La práctica me enseñó que los sentimientos, como al parecer ocurre con las prolongaciones del cuerpo humano, se recomponen. En mis sucesivas viviendas no había libros, pero procuraba que no faltaran las flores, otro artículo entrañable que, a diferencia de los libros, lleva incorporada la fugacidad. Más tarde, cuando alcancé cierto grado de estabilidad, acumulé algunos libros, pero no perdí la higiénica costumbre de desprenderme de la mayoría. Una pared limpia no parece menos acogedora que una pared cubierta de estanterías. Y por lo que se refiere a la utilidad de la biblioteca personal, lo considero nulo o poco menos. He visto bibliotecas personales especializadas, arduamente construidas a lo largo de toda una vida, que luego alguna institución pública se aviene a heredar de mala gana. Salvo estos casos contados, una biblioteca personal es un mapa confuso del peregrinaje intelectual de su dueño: cambios bruscos de gustos e intereses, propósitos abandonados, palos de ciego y una buena dosis de azar.
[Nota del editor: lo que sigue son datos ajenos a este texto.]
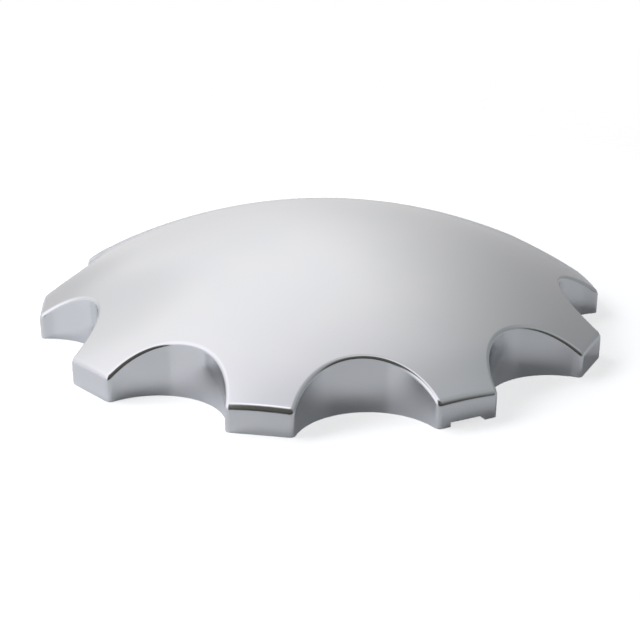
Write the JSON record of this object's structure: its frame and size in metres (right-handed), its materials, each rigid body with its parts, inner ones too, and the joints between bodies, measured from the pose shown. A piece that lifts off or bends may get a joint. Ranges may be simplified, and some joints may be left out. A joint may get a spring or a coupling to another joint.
{
  "type": "axle hub cover",
  "caption": "Shallow domed hub cover whose notched skirt fits round the wheel nuts, with a pry slot in the edge of one tab.",
  "frame": {"origin": "centre of the rim's underside, where the cover rests on the wheel's face", "axes": "+Z along the axle and outwards from the wheel, -Y through the middle of the tab with the pry slot, +X completes a right-handed frame and runs through the middle of a notch"},
  "size_m": [0.2644, 0.27, 0.0502],
  "materials": {
    "chrome_skin": "polished"
  },
  "bodies": {
    "root": {"hub_cover": "chrome_skin"}
  },
  "joints": []
}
A lo sumo, testimonio de una cierta solidez de criterio, de amplitud de miras, de cultura general. Antiguamente, el que nacía en una casa provista de una biblioteca, tenía a su alcance un territorio por explorar. La biografía de algunas personas de mérito incluye el episodio de descubrimientos venturosos. Pero como pasa también en otros aspectos del desarrollo juvenil, lo que uno tiene en casa suscita menos interés de lo que hay en casa del vecino. En mi caso, recuerdo haber sentido curiosidad por los libros que veía en bibliotecas ajenas, pero no en la que habían hecho mis padres. Quizás sí que soy un desalmado. La gente normal tiene apego por sus libros, como por sus amigos. Yo también, pero a mi modo. Por más afecto que les tenga, no me gustaría convivir con ellos. Prefiero perderlos de vista, reencontrarlos, comparar lo que el paso del tiempo ha cambiado en cada uno. Hay algo morboso en releer un libro que lleva años envejeciendo ante mis ojos. Prefiero volver a comprarlo, nuevo, con el papel blanco, bien encuadernado, sin una mota de polvo, como la primera vez que lo leí. Hasta entonces, todos los libros que he leído, siguen en mi memoria. La inmensa mayoría aparentemente olvidados. No importa. Soy lo que ellos me aportaron en su momento. Y también pueden reaparecer de repente, con una claridad deslumbrante, como si los acabara de leer.